** BEGIN **

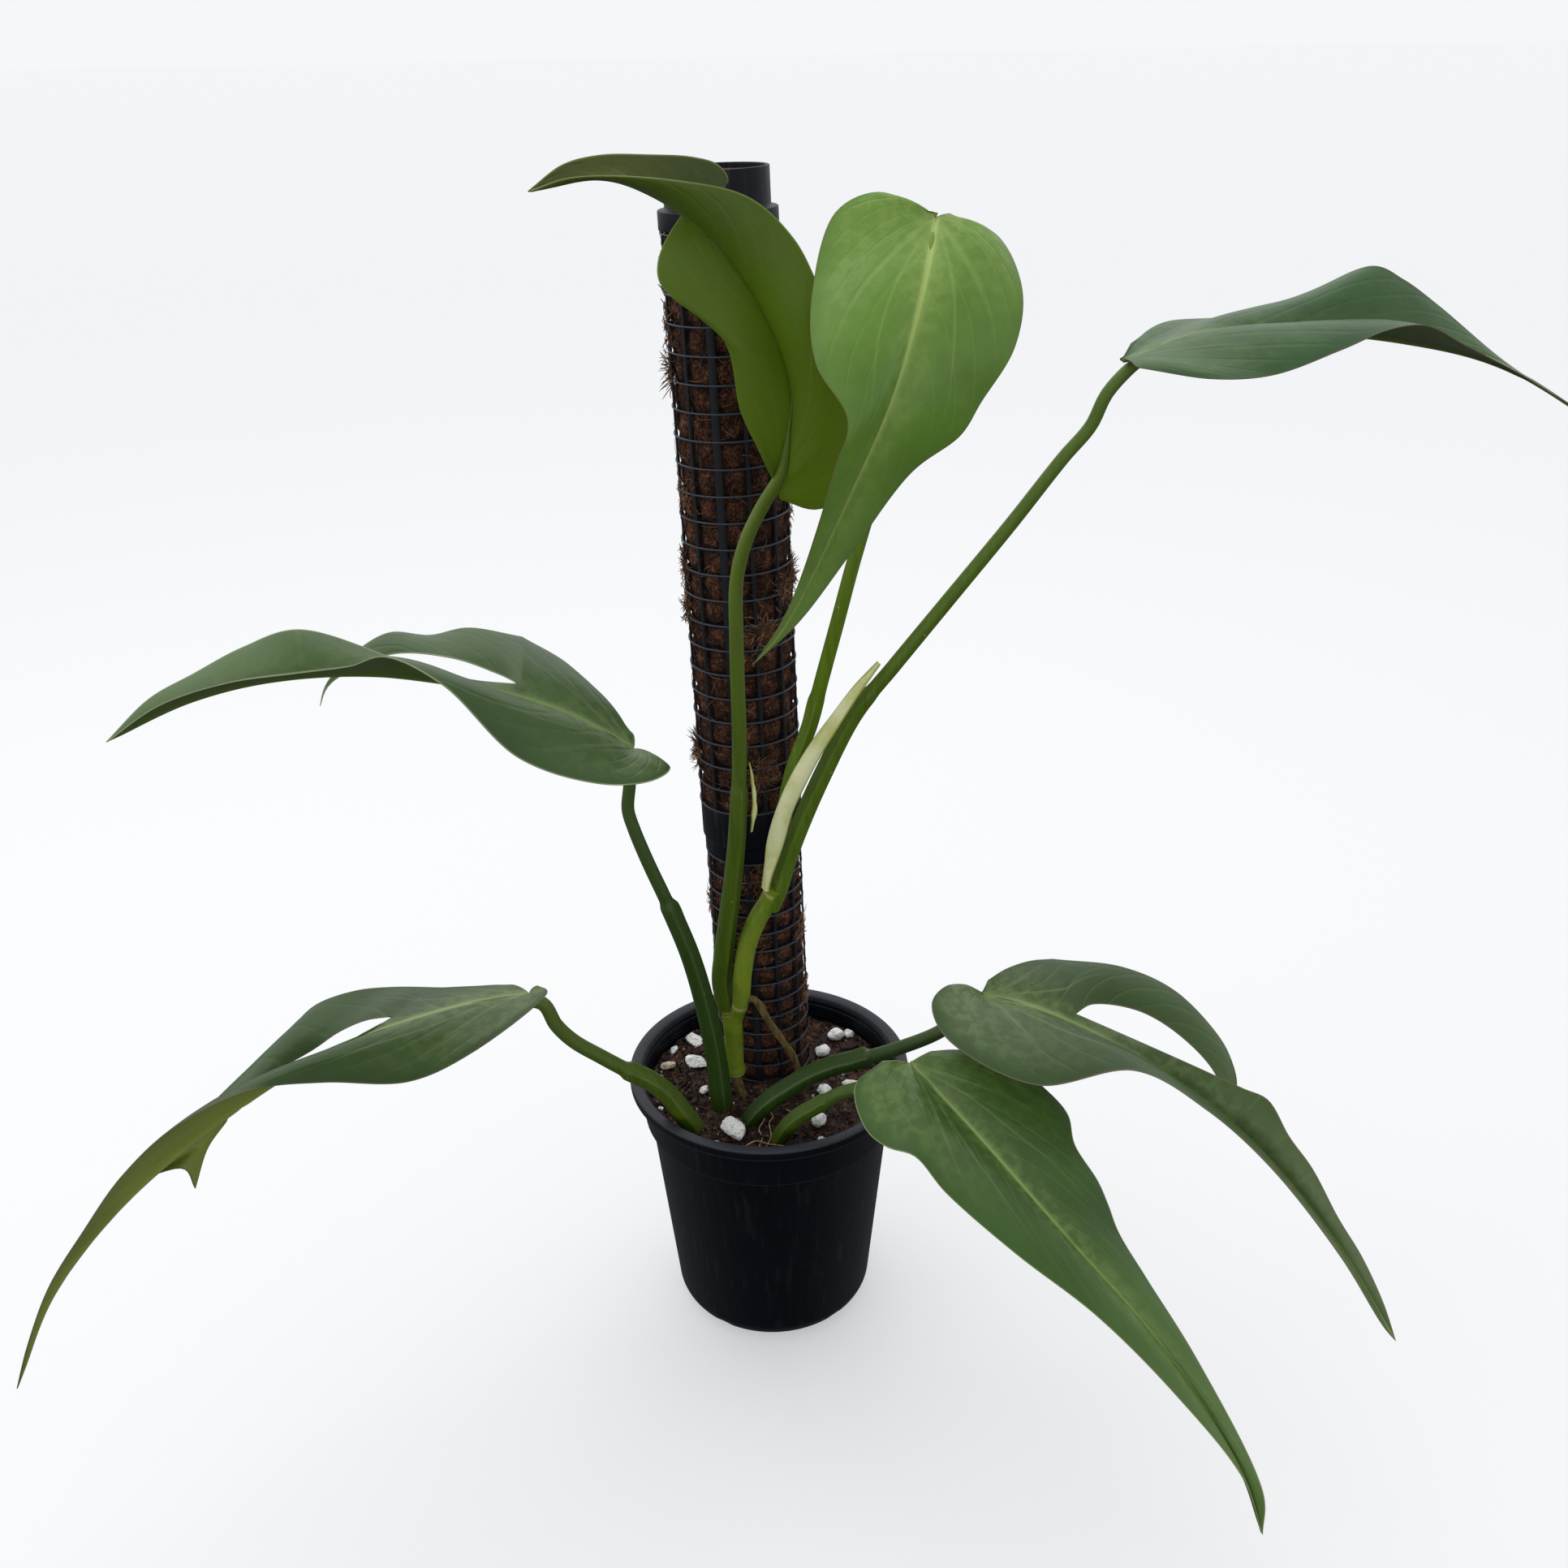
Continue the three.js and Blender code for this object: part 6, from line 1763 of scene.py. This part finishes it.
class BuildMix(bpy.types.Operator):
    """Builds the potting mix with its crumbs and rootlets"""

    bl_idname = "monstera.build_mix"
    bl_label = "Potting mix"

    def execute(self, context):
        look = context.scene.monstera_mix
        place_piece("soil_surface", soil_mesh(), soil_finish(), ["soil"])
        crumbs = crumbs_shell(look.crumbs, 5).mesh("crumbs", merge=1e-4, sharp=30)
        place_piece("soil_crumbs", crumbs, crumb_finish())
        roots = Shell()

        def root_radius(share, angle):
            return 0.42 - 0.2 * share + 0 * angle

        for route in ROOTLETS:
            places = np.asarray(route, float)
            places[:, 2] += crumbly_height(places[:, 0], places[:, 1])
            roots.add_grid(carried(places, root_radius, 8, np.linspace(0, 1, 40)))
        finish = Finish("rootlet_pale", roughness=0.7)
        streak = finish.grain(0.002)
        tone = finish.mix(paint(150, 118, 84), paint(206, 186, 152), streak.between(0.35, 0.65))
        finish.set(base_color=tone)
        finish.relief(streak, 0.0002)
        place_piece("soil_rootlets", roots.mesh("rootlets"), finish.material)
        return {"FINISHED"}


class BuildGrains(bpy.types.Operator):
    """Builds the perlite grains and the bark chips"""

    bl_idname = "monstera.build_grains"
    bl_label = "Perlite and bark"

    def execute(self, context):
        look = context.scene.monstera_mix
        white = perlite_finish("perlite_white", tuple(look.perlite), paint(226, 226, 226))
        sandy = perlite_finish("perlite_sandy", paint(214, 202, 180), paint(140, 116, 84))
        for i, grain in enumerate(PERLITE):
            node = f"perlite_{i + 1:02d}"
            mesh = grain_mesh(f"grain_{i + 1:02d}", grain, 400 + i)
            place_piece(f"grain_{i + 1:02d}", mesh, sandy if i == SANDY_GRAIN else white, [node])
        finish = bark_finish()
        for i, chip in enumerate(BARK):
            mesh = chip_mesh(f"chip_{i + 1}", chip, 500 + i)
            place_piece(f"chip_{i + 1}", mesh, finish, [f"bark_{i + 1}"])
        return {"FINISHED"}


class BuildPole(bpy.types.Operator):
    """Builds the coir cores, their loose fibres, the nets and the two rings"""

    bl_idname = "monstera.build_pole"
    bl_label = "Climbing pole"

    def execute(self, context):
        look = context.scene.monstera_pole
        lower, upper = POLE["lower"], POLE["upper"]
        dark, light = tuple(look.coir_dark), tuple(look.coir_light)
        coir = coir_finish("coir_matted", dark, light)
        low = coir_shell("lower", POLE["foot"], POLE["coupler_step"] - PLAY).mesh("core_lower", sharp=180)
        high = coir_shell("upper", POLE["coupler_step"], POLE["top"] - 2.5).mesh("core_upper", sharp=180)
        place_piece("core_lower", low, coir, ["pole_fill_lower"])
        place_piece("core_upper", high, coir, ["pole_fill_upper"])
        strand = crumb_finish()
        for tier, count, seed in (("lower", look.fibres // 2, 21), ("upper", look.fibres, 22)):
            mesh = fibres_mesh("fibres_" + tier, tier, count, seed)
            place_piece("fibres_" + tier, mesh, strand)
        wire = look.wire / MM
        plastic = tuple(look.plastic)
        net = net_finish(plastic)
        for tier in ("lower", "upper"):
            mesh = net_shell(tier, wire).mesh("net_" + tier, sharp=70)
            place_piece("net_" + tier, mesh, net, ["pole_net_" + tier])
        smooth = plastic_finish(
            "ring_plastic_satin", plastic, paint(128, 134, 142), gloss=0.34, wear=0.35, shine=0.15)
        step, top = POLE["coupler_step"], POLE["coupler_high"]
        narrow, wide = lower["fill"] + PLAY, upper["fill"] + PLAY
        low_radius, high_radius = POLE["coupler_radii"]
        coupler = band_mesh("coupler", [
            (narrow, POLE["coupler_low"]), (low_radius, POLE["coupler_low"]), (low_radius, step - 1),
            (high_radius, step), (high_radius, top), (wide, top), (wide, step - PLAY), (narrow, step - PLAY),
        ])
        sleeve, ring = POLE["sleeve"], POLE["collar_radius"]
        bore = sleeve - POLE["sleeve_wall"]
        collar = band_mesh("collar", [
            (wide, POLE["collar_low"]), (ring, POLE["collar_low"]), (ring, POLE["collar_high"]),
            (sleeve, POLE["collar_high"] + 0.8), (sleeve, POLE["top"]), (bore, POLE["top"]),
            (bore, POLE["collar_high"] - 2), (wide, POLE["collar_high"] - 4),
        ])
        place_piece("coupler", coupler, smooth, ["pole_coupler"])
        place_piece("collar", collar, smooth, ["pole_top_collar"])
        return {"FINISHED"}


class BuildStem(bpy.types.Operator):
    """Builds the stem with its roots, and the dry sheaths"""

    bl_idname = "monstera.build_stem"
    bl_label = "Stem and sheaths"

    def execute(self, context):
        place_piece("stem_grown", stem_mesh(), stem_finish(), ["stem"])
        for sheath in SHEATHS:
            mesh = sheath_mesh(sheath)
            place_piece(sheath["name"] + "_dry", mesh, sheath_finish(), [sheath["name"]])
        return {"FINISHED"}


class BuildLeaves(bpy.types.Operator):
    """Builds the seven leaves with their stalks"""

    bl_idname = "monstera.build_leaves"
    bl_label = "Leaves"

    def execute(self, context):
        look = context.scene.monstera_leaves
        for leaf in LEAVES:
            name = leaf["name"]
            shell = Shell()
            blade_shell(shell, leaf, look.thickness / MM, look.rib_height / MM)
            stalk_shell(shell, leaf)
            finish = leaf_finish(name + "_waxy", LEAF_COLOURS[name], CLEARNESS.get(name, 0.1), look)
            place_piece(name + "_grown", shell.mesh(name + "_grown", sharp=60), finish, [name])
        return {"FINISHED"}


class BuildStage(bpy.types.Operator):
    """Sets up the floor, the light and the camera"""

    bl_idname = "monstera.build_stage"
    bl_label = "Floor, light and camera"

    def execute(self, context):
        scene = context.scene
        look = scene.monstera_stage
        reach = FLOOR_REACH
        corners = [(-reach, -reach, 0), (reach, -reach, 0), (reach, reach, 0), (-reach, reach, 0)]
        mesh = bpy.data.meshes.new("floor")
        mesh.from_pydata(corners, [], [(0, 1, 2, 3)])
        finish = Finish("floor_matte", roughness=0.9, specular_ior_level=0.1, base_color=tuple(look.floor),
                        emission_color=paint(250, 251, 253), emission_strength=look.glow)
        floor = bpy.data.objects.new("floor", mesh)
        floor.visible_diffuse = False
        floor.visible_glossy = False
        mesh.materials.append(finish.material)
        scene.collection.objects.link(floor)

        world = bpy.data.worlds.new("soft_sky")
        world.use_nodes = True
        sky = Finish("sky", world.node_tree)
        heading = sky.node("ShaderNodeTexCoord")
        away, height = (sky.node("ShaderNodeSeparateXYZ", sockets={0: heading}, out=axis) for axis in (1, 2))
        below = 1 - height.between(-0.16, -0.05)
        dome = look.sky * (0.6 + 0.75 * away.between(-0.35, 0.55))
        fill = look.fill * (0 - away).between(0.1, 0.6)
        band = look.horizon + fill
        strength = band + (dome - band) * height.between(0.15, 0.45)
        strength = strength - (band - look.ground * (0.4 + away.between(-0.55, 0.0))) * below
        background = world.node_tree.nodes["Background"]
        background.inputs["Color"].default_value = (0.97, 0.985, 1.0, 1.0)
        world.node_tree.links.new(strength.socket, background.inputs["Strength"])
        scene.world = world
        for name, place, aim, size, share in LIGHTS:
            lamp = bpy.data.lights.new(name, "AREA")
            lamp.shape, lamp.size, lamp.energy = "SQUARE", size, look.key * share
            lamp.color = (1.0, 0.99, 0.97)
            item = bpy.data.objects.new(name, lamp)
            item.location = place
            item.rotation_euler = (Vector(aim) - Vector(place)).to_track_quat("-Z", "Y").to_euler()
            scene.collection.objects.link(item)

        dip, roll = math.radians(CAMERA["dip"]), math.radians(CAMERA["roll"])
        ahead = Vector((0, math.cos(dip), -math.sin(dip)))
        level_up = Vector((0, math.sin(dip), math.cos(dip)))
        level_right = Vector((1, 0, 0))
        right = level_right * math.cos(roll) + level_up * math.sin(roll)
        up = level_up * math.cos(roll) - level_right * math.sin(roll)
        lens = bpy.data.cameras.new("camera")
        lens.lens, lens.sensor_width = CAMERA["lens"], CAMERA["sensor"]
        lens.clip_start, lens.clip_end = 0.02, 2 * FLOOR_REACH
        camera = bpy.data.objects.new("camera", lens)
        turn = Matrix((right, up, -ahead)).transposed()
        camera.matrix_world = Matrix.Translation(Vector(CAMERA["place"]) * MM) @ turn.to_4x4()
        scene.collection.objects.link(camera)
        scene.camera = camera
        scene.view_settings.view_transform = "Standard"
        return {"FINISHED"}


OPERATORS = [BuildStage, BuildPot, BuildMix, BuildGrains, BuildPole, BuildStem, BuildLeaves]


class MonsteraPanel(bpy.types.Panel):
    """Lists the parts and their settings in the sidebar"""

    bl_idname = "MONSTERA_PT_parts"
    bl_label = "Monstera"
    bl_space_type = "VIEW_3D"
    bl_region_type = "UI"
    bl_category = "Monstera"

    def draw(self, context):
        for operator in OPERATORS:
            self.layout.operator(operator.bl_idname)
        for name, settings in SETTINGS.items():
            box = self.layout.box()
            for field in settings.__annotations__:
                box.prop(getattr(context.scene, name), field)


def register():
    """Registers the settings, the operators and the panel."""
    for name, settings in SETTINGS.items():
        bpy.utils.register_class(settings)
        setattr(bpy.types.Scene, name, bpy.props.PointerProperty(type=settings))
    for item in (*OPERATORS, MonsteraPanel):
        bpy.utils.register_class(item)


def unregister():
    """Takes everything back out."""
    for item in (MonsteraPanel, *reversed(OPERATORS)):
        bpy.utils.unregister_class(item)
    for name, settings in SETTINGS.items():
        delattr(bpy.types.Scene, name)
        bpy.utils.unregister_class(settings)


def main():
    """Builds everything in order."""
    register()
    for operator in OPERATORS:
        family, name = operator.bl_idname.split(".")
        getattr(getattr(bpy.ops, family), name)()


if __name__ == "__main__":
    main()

** END **

- _WORK REQUIRED_
Your answer should be exactly the lines of the data above, from the first through the line containing "return 0.42 - 0.2".

- _EXERCISE ANSWER_
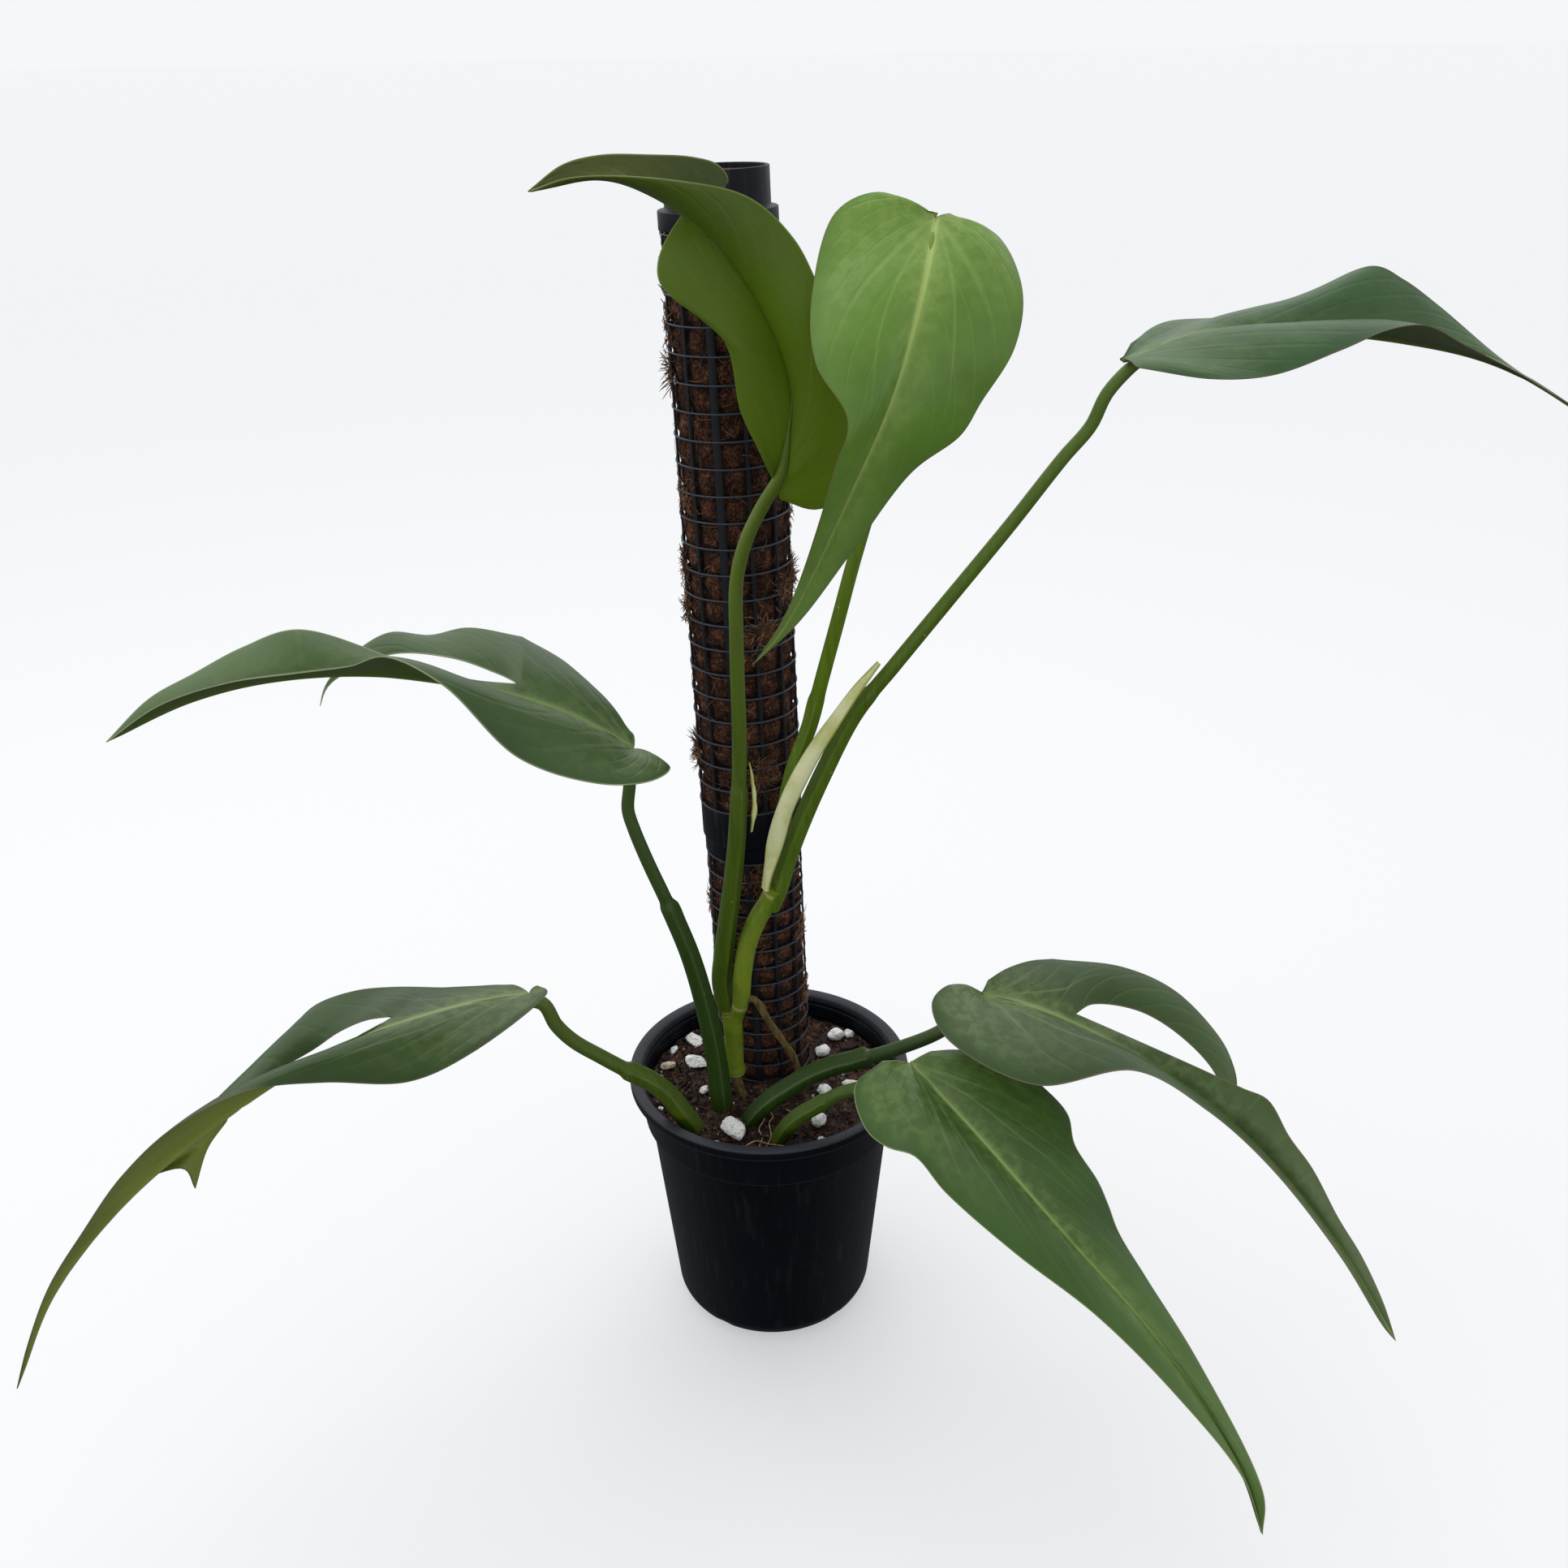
Continue the three.js and Blender code for this object: part 6, from line 1763 of scene.py. This part finishes it.
class BuildMix(bpy.types.Operator):
    """Builds the potting mix with its crumbs and rootlets"""

    bl_idname = "monstera.build_mix"
    bl_label = "Potting mix"

    def execute(self, context):
        look = context.scene.monstera_mix
        place_piece("soil_surface", soil_mesh(), soil_finish(), ["soil"])
        crumbs = crumbs_shell(look.crumbs, 5).mesh("crumbs", merge=1e-4, sharp=30)
        place_piece("soil_crumbs", crumbs, crumb_finish())
        roots = Shell()

        def root_radius(share, angle):
            return 0.42 - 0.2 * share + 0 * angle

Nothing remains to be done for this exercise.